Task statement - For the data below, report only the number of lines containing the string "materials".

Dataset extract -
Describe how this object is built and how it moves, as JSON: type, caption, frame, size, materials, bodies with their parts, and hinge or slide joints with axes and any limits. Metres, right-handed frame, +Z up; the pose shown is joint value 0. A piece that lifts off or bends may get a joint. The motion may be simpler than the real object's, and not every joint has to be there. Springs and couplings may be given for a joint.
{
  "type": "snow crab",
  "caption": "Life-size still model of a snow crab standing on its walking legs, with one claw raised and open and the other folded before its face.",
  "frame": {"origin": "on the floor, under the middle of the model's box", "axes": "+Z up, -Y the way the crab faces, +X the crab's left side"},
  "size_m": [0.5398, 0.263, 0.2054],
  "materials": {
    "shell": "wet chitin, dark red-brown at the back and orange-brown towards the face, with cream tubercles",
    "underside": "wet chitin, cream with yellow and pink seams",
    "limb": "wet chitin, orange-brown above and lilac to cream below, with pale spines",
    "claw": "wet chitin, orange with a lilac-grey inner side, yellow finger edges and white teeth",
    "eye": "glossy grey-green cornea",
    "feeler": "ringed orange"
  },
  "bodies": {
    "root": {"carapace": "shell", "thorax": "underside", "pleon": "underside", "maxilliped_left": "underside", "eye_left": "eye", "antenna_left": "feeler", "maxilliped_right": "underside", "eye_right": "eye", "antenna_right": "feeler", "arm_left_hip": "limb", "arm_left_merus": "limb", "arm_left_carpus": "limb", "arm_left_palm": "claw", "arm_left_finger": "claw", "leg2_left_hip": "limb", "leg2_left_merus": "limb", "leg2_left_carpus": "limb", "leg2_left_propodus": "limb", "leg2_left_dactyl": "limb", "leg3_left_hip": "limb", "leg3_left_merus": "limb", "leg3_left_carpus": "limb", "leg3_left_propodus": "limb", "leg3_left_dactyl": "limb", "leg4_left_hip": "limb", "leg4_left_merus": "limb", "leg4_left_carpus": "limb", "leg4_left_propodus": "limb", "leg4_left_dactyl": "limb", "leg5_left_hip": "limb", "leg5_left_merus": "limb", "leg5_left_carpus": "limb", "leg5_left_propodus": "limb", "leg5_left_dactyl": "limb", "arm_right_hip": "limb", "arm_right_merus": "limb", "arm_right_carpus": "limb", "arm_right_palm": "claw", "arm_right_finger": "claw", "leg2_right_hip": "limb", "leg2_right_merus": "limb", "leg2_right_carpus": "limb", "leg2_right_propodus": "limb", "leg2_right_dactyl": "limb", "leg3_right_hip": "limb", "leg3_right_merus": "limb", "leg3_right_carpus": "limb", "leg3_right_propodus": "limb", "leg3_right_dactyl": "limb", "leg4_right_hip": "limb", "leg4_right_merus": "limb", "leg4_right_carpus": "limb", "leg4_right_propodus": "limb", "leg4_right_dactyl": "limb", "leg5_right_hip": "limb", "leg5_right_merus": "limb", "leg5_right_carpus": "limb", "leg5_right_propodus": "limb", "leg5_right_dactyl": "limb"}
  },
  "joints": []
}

Response below - 2